Mellissa Linton is a sophomore majoring in English. 

5 replies
  1. Michelle O'Brien
    Michelle O'Brien says:

    At a time when the nation’s economy is softening, and perhaps worse, many organizations are considering layoffs as a way to cut costs. But eliminating jobs does not always result in immediate cost-savings. There are often severance packages to finance and unemployment benefits to cover. In addition, the morale of the employees left behind always suffers.

  2. Julia
    Julia says:

    Thanks so much for writing this article. I’ve had several workers talk about how they’re glad to see there’s student support surrounding these issues. I think what it comes down to is treating these workers like human beings, and giving them the respect that they deserve. By their contract, hospitality workers are guaranteed 32 hours of work a week, but many are nowhere near this number. People can’t survive on the few number of hours they’re given. Many food venues are severely understaffed. In many places, people are being worked so hard that they’re being injured because they’re running from place to place while carrying heavy trays and whatnot. Yes, Curt, this is all about the money. USC is cutting back on everything, from worker hours, to health benefits, to the quality of food and the safety of the food that’s being served in the dining halls.

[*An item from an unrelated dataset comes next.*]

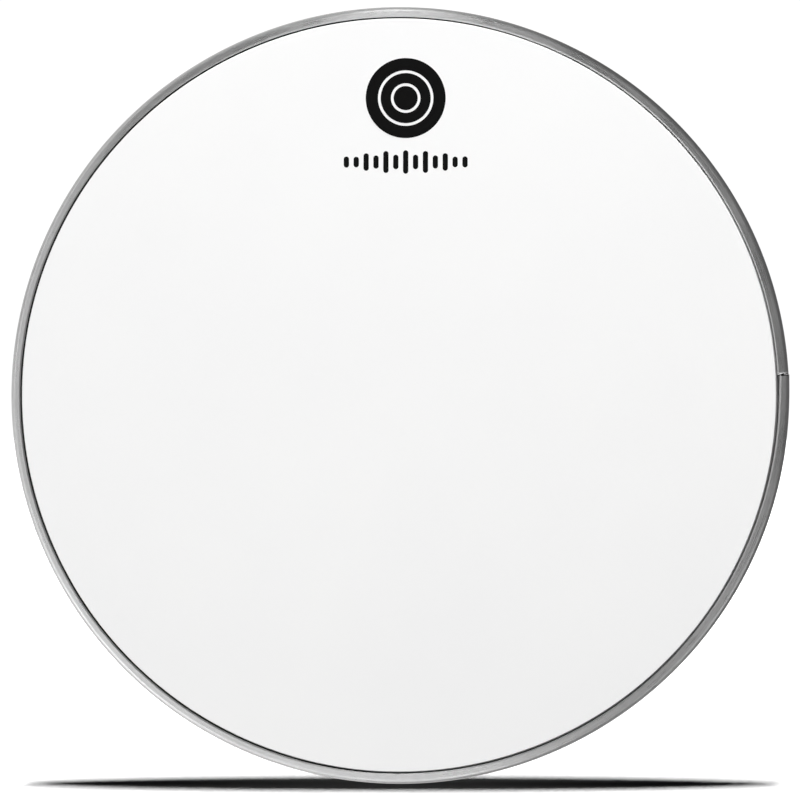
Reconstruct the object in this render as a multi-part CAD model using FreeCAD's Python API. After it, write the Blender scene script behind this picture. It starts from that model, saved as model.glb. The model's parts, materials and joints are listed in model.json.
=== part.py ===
import FreeCAD, Part
import math
import os

# Fourteen-inch drumhead: a white film held in a rolled aluminium hoop.
#
# Frame, in millimetres: +Z is up towards the printed mark and +X is to the right, seen from the
# playing side. The head's axis is Y, and the playing side faces -Y. The origin is on the axis, in
# the hoop's rear plane. A height is measured from that plane towards the playing side, along -Y.

# Hoop: one extruded channel, rolled to a ring, with its mouth on the playing side.
HOOP_OUTER_R = 185.5
HOOP_INNER_R = 179.0
HOOP_HEIGHT = 9.0
HOOP_WALL = 1.2
INNER_WALL = 0.9
INNER_WALL_HEIGHT = 6.5
FLANGE_LIP_R = 180.7
LIP_BEVEL_WIDTH = 0.7
LIP_BEVEL_DEPTH = 0.12
OUTER_FRONT_ROUND = 2.0
OUTER_REAR_ROUND = 0.5
INNER_WALL_ROUND = 0.35
CAVITY_ROUND = 0.3

# Butt joint where the hoop's two ends meet.
JOINT_ANGLE = 3.1
JOINT_GAP = 0.12

# Splice strap, bent along the outer wall inside the channel, across the joint.
SPLICE_HALF_ANGLE = 4.5
SPLICE_THICKNESS = 0.8
SPLICE_REAR = 1.8
SPLICE_FRONT = 6.9

# Film: flat playing face, a crease, a steep collar, and a hem round the core ring.
FILM_THICKNESS = 0.25
FILM_FRONT = 10.5
CREASE_R = 179.7
CREASE_ROUND = 0.5
HEM_FLOOR_GAP = 0.15
HEM_TAIL_HEIGHT = 4.8

# Core ring: round steel wire that the film's edge is wrapped round.
CORE_WIRE_R = 1.2
CORE_GAP = 1.5
CORE_GAP_ANGLE = 183.1

# Resin that locks the hem into the channel.
RESIN_LEVEL = 6.0

# Print on the playing face, all of it generic: a disc with two clear rings, and a row of bars.
INK_THICKNESS = 0.05
DISC_X = 3.2
DISC_Z = 141.9
DISC_R = 19.1
CLEAR_RING_RADII = (6.4, 12.6)
CLEAR_RING_WIDTH = 1.3
BAR_COUNT = 13
BAR_ROW_WIDTH = 59.2
BAR_WIDTH = 2.5
BAR_SHORTEST = 3.6
BAR_LONGEST = 11.2
SHORT_BAR_SHARE = 0.45
BAR_ROW_Z = 111.4

OUTER_WALL_INNER_R = HOOP_OUTER_R - HOOP_WALL
INNER_WALL_OUTER_R = HOOP_INNER_R + INNER_WALL
FLANGE_REAR = HOOP_HEIGHT - HOOP_WALL
HEM_OUTER_R = INNER_WALL_OUTER_R + FILM_THICKNESS
CORE_R = HEM_OUTER_R + CORE_WIRE_R
CORE_HEIGHT = HOOP_WALL + HEM_FLOOR_GAP + FILM_THICKNESS + CORE_WIRE_R

AXIS_POINT = FreeCAD.Vector(0, 0, 0)
AXIS = FreeCAD.Vector(0, 1, 0)
TINY = 1e-6


def at(radius, height):
    """The point of the section plane at a radius from the axis and a height above the rear plane."""
    return FreeCAD.Vector(radius, -height, 0)


def rounded_outline(corners):
    """A face of the section plane from (radius, height, round) corners.

    Each round is an arc in two halves, which keeps the surfaces turned from it short enough to mesh evenly.
    """
    count = len(corners)
    points = [at(radius, height) for radius, height, _ in corners]
    ends = []
    for i, (_, _, corner_round) in enumerate(corners):
        to_last = (points[i - 1] - points[i]).normalize()
        to_next = (points[(i + 1) % count] - points[i]).normalize()
        half_angle = to_last.getAngle(to_next) / 2
        setback = corner_round / math.tan(half_angle)
        bisector = (to_last + to_next).normalize()
        reach = corner_round / math.sin(half_angle) - corner_round
        start = points[i] + to_last * setback
        middle = points[i] + bisector * reach
        end = points[i] + to_next * setback
        ends.append((start, middle, end))
    edges = []
    for i, (start, middle, end) in enumerate(ends):
        if (end - start).Length > TINY:
            arc = Part.Arc(start, middle, end)
            half_way = (arc.FirstParameter + arc.LastParameter) / 2
            edges.append(arc.toShape(arc.FirstParameter, half_way))
            edges.append(arc.toShape(half_way, arc.LastParameter))
        next_start = ends[(i + 1) % count][0]
        if (next_start - end).Length > TINY:
            edges.append(Part.makeLine(end, next_start))
    return Part.Face(Part.Wire(edges))


def lathe(face, start_angle=0, sweep=360):
    """A section face turned about the axis. Angles run from +X towards +Z."""
    turned = face.revolve(AXIS_POINT, AXIS, -sweep)
    turned.rotate(AXIS_POINT, AXIS, -start_angle)
    return turned


def hoop_channel():
    """Channel section: inner wall, floor, outer wall, and a front flange with a bevelled lip."""
    section = rounded_outline(
        [
            (HOOP_INNER_R, 0, 0),
            (HOOP_OUTER_R, 0, OUTER_REAR_ROUND),
            (HOOP_OUTER_R, HOOP_HEIGHT, OUTER_FRONT_ROUND),
            (FLANGE_LIP_R + LIP_BEVEL_WIDTH, HOOP_HEIGHT, 0),
            (FLANGE_LIP_R, HOOP_HEIGHT - LIP_BEVEL_DEPTH, 0),
            (FLANGE_LIP_R, FLANGE_REAR, 0),
            (OUTER_WALL_INNER_R, FLANGE_REAR, OUTER_FRONT_ROUND - HOOP_WALL),
            (OUTER_WALL_INNER_R, HOOP_WALL, CAVITY_ROUND),
            (INNER_WALL_OUTER_R, HOOP_WALL, CAVITY_ROUND),
            (INNER_WALL_OUTER_R, INNER_WALL_HEIGHT, INNER_WALL_ROUND),
            (HOOP_INNER_R, INNER_WALL_HEIGHT, INNER_WALL_ROUND),
        ]
    )
    slit_angle = math.degrees(JOINT_GAP / HOOP_OUTER_R)
    return lathe(section, JOINT_ANGLE + slit_angle / 2, 360 - slit_angle)


def joint_splice():
    """Strap against the outer wall's inner face, centred on the joint."""
    section = rounded_outline(
        [
            (OUTER_WALL_INNER_R - SPLICE_THICKNESS, SPLICE_REAR, 0),
            (OUTER_WALL_INNER_R, SPLICE_REAR, 0),
            (OUTER_WALL_INNER_R, SPLICE_FRONT, 0),
            (OUTER_WALL_INNER_R - SPLICE_THICKNESS, SPLICE_FRONT, 0),
        ]
    )
    return lathe(section, JOINT_ANGLE - SPLICE_HALF_ANGLE, 2 * SPLICE_HALF_ANGLE)


def core_ring():
    """Round wire bent to a ring, with a small gap between its ends."""
    wire = Part.Circle(at(CORE_R, CORE_HEIGHT), FreeCAD.Vector(0, 0, 1), CORE_WIRE_R).toShape()
    gap_angle = math.degrees(CORE_GAP / CORE_R)
    return lathe(Part.Face(Part.Wire(wire)), CORE_GAP_ANGLE + gap_angle / 2, 360 - gap_angle)


def film_membrane():
    """The film's whole section, from the axis to the hem's cut edge, turned to one skin."""
    tail_r = CORE_R + CORE_WIRE_R
    hem_floor = CORE_HEIGHT - CORE_WIRE_R
    hem_round = CORE_WIRE_R + FILM_THICKNESS
    section = rounded_outline(
        [
            (0, FILM_FRONT, 0),
            (CREASE_R, FILM_FRONT, CREASE_ROUND),
            (HEM_OUTER_R, INNER_WALL_HEIGHT, 0),
            (HEM_OUTER_R, hem_floor, CORE_WIRE_R),
            (tail_r, hem_floor, CORE_WIRE_R),
            (tail_r, HEM_TAIL_HEIGHT, 0),
            (tail_r + FILM_THICKNESS, HEM_TAIL_HEIGHT, 0),
            (tail_r + FILM_THICKNESS, hem_floor - FILM_THICKNESS, hem_round),
            (INNER_WALL_OUTER_R, hem_floor - FILM_THICKNESS, hem_round),
            (INNER_WALL_OUTER_R, INNER_WALL_HEIGHT, 0),
            (CREASE_R - FILM_THICKNESS, FILM_FRONT - FILM_THICKNESS, CREASE_ROUND - FILM_THICKNESS),
            (0, FILM_FRONT - FILM_THICKNESS, 0),
        ]
    )
    return lathe(section)


def resin_bead(inserts):
    """Resin filling the channel up to its level, round everything that is set in it."""
    section = rounded_outline(
        [
            (INNER_WALL_OUTER_R, HOOP_WALL, CAVITY_ROUND),
            (OUTER_WALL_INNER_R, HOOP_WALL, CAVITY_ROUND),
            (OUTER_WALL_INNER_R, RESIN_LEVEL, 0),
            (INNER_WALL_OUTER_R, RESIN_LEVEL, 0),
        ]
    )
    bead = lathe(section)
    for insert in inserts:
        bead = bead.cut(insert)
    return max(bead.Solids, key=lambda solid: solid.Volume)


def ink(x, z, radius):
    """A disc of ink on the playing face."""
    centre = FreeCAD.Vector(x, -FILM_FRONT, z)
    return Part.makeCylinder(radius, INK_THICKNESS, centre, FreeCAD.Vector(0, -1, 0))


def print_disc():
    """The printed disc's inner spot and its bands, parted by clear rings."""
    pieces = {}
    inner_r = 0
    for i, clear_r in enumerate((*CLEAR_RING_RADII, None)):
        outer_r = DISC_R if clear_r is None else clear_r - CLEAR_RING_WIDTH / 2
        band = ink(DISC_X, DISC_Z, outer_r)
        if inner_r:
            band = band.cut(ink(DISC_X, DISC_Z, inner_r)).Solids[0]
        pieces["print_disc_spot" if i == 0 else f"print_disc_band_{i}"] = band
        inner_r = outer_r + CLEAR_RING_WIDTH
    return pieces


def print_bars():
    """A row of upright bars with round ends: long and short ones in turn, fading to both sides."""
    pieces = {}
    pitch = (BAR_ROW_WIDTH - BAR_WIDTH) / (BAR_COUNT - 1)
    for i in range(BAR_COUNT):
        place = i - (BAR_COUNT - 1) / 2
        x = DISC_X + place * pitch
        fade = math.cos(math.pi * place / (BAR_COUNT + 1))
        swing = fade if place % 2 == 0 else fade * SHORT_BAR_SHARE
        length = BAR_SHORTEST + (BAR_LONGEST - BAR_SHORTEST) * swing
        straight = length - BAR_WIDTH
        corner = FreeCAD.Vector(x - BAR_WIDTH / 2, -FILM_FRONT - INK_THICKNESS, BAR_ROW_Z - straight / 2)
        bar = Part.makeBox(BAR_WIDTH, INK_THICKNESS, straight, corner)
        for end in (-1, 1):
            bar = bar.fuse(ink(x, BAR_ROW_Z + end * straight / 2, BAR_WIDTH / 2))
        pieces[f"print_bar_{i + 1:02d}"] = bar.removeSplitter().Solids[0]
    return pieces


film = film_membrane()
core = core_ring()
splice = joint_splice()
nodes = {
    "hoop_channel": hoop_channel(),
    "joint_splice": splice,
    "core_ring": core,
    "resin_bead": resin_bead([film, core, splice]),
    "film_membrane": film,
    **print_disc(),
    **print_bars(),
}

os.makedirs("parts", exist_ok=True)
for name, shape in nodes.items():
    shape.exportStep(f"parts/{name}.step")
    print(f"{name}: {len(shape.Solids)} solid, {shape.Volume:.1f} mm3, valid {shape.isValid()}")
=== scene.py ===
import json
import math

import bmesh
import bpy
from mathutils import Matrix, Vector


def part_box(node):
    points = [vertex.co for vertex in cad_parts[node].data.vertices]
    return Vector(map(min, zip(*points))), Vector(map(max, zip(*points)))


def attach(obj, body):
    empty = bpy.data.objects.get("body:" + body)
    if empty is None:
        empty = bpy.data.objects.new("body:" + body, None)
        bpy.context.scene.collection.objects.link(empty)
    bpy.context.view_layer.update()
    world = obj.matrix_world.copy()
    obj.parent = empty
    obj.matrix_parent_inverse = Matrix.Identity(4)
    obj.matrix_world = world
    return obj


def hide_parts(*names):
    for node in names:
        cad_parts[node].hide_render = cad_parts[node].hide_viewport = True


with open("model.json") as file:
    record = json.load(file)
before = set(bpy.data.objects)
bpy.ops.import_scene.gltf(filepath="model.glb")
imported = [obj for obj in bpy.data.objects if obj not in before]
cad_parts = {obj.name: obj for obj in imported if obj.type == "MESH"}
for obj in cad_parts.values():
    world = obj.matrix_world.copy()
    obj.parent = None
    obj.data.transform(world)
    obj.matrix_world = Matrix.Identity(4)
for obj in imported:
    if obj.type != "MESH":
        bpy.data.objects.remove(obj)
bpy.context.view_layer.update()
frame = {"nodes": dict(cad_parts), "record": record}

# A fourteen-inch drumhead standing on its rim on a white floor, seen almost straight on.
#
# Lengths are metres in the frame's own axes: the head's axis is Y and its playing side faces -Y.
# A height is measured from the hoop's rear plane towards the playing side. An angle round the
# axis is measured from +X towards +Z.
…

Managers are making workers bring out poisonous cleaning supplies, which they’re not legally allowed to use because they’re not trained to do so, while food is still being prepared despite possible contamination, in order to speed up the closing process. I can’t imagine that USC “needs” this money badly enough to risk the health of its students.

    • Clickit
      Clickit says:

      You are babbling nonsense, Julia. You are talking about people who have jobs, are working, and are getting paid for exactly what they do. Food service is not supposed to be a lifelong career unless you are a master chef or sommelier or something like that. Carrying trays and hurrying are both part of the job. And “poisonous cleaning supplies?” Yeah, most of the cans of stuff under your sink are poisonous. But you don’t need training on how to use Windex. As for their hours, it’s an unfortunate reality that the university has to cut back. It has happened all over the university. Everyone has dealt with it and so will the folks from Hospitality.

  3. Curt
    Curt says:

    Maybe the Administration does not think labor relations should be put up for a vote to the students. I must say, I agree with them.

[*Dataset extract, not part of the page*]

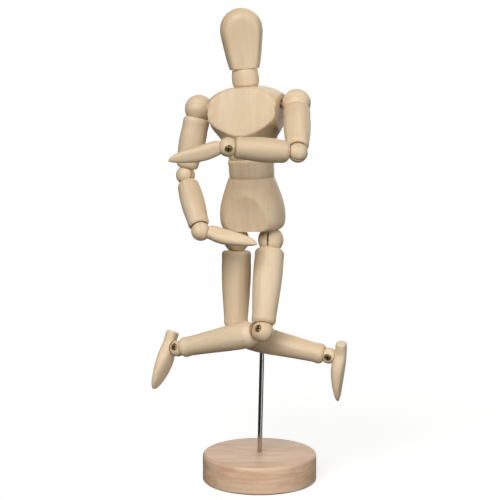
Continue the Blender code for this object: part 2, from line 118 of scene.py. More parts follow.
# turned outlines: radius and height, mm
PELVIS_HEIGHT = 32.4
PELVIS_SIDE = [
    (17.4, 0), (19.3, 1.5), (20.4, 4), (20.9, 8), (20.8, 12), (20.0, 17), (18.6, 22),
    (16.9, 27), (15.5, 31), (14.9, PELVIS_HEIGHT),
]
CHEST_HEIGHT = 45.2
CHEST_SIDE = [
    (13.9, 0.2), (15.5, 6), (17.8, 12.4), (20.6, 16.6), (25.4, 22.4), (27.8, 27.6), (27.6, 32.5),
    (24.6, 38), (19.6, 41.9), (13.4, 44.4), (10.4, CHEST_HEIGHT),
]
HEAD_SIDE = [
    (9.6, 0.6), (10.4, 4), (11.2, 8), (12.0, 13), (12.9, 19), (13.45, 24.5), (13.05, 28),
    (11.95, 31), (10.15, 33.6), (7.7, 35.8), (4.7, 37.4), (2.2, 38.15), (0, 38.4),
]
# flats cut on them: a point on each, mm, and the way out of the wood
PELVIS_FLATS = [((0, -14.9, 0), (0, -1, -0.15)), ((0, 18, 0), (0, 1, 0))]
CHEST_FLATS = [
    ((0, -19.4, 16), (0, -1, 0.2)), ((0, 17, 16), (0, 1, 0.06)),
    ((21, 0, 23), (1, 0, -0.12)), ((-21, 0, 23), (-1, 0, -0.12)),
]
FACE_FLAT = [((0, -7.5, 0), (0, -1, -0.05))]
# the front of the head gets shallower from one height to another, mm, by this share
BROW_START = 18
BROW_END = 30
BROW_LOSS = 0.15

# the limb pieces' turned sides: radius and distance from the upper joint, mm
LIMB_SIDES = {
    "upper_arm": [(7.1, 5.6), (7.8, 6.5), (8.3, 13), (8.5, 20), (8.1, 27), (7.2, 34), (6.6, 37.4),
                  (5.6, 38.5)],
    "forearm": [(5.0, 5.7), (6.3, 7.1), (7.2, 12), (7.6, 20), (7.3, 28), (6.7, 34), (6.3, 37.9),
                (5.6, 38.6)],
    "thigh": [(7.9, 6.9), (8.8, 7.7), (9.3, 13), (9.4, 21), (9.0, 32), (8.3, 42), (7.7, 50),
              (7.3, 54.7), (6.4, 55.8)],
    "shin": [(6.5, 6.4), (7.9, 8.8), (8.5, 14), (8.3, 22), (7.6, 32), (6.9, 42), (6.3, 52),
             (6.1, 57.6), (5.2, 58.7)],
}
# distance from the wrist, sideways shift, and half sizes across and through the hand, mm
HAND_STATIONS = [
    (4.4, 0.8, 4.0, 3.3), (7, 0.8, 4.6, 3.6), (13, 0.1, 5.0, 3.7), (20, -0.1, 4.7, 3.4),
    (26.5, 0.2, 3.9, 2.8), (32, 0.3, 2.8, 2.1), (35.6, 0.2, 1.4, 1.2), (37, 0, 0.5, 0.5),
]
# distance ahead of the ankle, depth below it, and half sizes through and across the foot, mm
FOOT_STATIONS = [
    (-9.8, 7.4, 2.8, 4.1), (-9.2, 7.4, 3.3, 4.6), (-6, 7.5, 3.6, 4.4), (-2, 7.4, 3.8, 4.0),
    (2.5, 7.0, 4.2, 5.4), (7.5, 6.6, 4.3, 6.8), (13.4, 6.7, 3.8, 7.1), (20.7, 7.2, 2.7, 6.1),
    (27, 7.9, 1.5, 3.4), (29.2, 8.2, 0.6, 1.3),
]
TOE_REACH = 29.2
TOE_DEPTH = 8.2

# how finely round shapes are cut
TURN_STEPS = 96
SMALL_STEPS = 32
# a radius no larger than this is on the axis, mm
ON_AXIS = 0.001
# a flat that faces a way by less than this share is edge-on to it and leaves it alone
EDGE_ON = 0.02
# edges that turn by more than this are drawn sharp, degrees
SHARP_EDGE = 32
# painted shade in a screw's cross: none down to the first depth, full painted shade from the second,
# mm
RECESS_SHADE_DEPTHS = (0.12, 0.5)

ARM = (("shoulder", "upper_arm"), ("elbow", "forearm"), ("wrist", "hand"))
LEG = (("hip", "thigh"), ("knee", "shin"), ("ankle", "foot"))
joints = {joint["name"]: joint for joint in frame["joints"]}


# ---------------------------------------------------------------- frames

def centre_of(joint):
    """Where a joint is, mm."""
    return Vector(joints[joint]["pos_m"]) / MM


def axis_of(joint, like):
    """A joint's axis, pointing as nearly as it can like a way."""
    axis = Vector(joints[joint]["axis"]).normalized()
    return axis if axis.dot(Vector(like)) > 0 else -axis


def frame_at(point, along, across):
    """A frame at a point in mm, with Z along one way and Y as near across as it goes."""
    z = along.normalized()
    y = (across - z * z.dot(across)).normalized()
    turn = Matrix((y.cross(z), y, z)).transposed().to_4x4()
    return Matrix.Translation(point * MM) @ turn


def slid(matrix, point):
    """A frame moved by a point in mm along its own axes."""
    return matrix @ Matrix.Translation(Vector(point) * MM)


def cad_points(node):
    """The places of a CAD node's corners, mm, each once."""
    vertices = frame["nodes"][node].data.vertices
    return [Vector(p) for p in sorted({tuple(round(c / MM, 3) for c in v.co) for v in vertices})]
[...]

    The university is not obligated to provide retirement benefits for every single worker they employ–this would be financial suicide. Take a look at the way the governement runs things where employess can retire with 90% of their full pay, after 25 or so years of working. Boy, where’s that money coming from? It isn’t -we don’t have it .

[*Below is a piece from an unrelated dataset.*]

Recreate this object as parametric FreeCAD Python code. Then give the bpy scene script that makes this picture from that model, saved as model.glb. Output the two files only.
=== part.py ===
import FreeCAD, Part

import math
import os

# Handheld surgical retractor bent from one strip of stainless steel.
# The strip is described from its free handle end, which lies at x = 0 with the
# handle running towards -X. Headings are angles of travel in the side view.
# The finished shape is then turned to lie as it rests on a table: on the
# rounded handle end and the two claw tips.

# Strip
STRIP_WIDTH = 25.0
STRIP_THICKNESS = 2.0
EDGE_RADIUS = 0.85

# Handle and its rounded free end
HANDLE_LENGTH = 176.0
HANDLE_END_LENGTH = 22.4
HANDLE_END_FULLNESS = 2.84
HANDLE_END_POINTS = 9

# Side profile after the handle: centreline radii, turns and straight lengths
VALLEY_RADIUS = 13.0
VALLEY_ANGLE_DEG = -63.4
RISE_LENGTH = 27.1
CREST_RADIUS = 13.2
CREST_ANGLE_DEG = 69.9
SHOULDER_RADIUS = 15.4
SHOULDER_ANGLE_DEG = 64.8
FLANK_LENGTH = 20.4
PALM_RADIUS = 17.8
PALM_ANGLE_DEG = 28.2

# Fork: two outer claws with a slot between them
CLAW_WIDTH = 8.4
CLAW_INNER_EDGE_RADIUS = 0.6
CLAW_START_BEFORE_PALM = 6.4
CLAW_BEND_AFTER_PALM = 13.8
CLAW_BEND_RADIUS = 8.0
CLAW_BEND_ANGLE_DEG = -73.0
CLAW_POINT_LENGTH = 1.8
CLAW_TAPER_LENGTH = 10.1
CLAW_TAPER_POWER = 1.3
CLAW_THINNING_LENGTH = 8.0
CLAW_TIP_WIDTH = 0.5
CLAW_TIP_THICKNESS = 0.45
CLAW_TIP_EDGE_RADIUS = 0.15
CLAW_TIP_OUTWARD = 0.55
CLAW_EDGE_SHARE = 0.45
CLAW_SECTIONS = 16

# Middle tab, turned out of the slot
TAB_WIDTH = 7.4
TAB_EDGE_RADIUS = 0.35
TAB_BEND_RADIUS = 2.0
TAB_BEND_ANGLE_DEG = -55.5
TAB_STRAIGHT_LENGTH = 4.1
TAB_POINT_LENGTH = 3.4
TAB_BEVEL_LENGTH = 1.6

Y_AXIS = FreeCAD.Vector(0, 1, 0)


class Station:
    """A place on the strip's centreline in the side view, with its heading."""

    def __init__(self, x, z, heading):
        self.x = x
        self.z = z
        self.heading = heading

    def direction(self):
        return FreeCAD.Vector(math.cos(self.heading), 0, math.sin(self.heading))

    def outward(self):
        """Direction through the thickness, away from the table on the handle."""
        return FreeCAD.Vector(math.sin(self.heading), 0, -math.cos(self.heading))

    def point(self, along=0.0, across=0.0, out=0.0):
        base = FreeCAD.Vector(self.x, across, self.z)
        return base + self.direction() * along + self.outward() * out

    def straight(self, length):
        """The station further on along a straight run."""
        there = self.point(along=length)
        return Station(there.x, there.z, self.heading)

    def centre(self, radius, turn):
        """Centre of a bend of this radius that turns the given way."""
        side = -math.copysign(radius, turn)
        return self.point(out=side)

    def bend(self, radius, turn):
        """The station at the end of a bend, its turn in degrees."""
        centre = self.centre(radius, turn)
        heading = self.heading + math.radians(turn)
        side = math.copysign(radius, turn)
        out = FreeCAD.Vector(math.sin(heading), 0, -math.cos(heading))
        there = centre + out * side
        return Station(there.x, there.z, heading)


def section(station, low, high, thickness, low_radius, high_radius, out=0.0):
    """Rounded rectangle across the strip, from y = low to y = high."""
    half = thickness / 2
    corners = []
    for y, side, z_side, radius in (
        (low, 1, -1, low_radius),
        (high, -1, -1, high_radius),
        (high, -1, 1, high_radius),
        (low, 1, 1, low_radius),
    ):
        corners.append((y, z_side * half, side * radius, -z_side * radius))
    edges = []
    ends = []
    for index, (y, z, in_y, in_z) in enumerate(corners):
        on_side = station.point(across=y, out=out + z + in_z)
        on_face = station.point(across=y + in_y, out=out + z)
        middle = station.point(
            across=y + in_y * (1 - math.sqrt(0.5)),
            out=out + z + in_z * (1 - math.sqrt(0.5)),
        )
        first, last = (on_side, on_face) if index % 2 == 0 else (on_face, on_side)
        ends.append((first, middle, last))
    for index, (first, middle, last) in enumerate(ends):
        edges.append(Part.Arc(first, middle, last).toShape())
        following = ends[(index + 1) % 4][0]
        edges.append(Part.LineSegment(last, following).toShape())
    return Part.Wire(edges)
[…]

    Above all, USC must act responsibly in order to protect and to expand the interests of the university, its students, and it’s community–and from my perspective they are quite generous.

  4. zman
    zman says:

    This is what happens when the country is running gigantic deficits and is printing money to pay for all of the spending and debasing the currency which makes it more expensive to employ people and this is the inevitable result. This is what happens when you don’t want to cut anything. They should cut military spending and all the corporate subsidies and so on, they dont have to touch anything that people really depend on like SS and Medicare.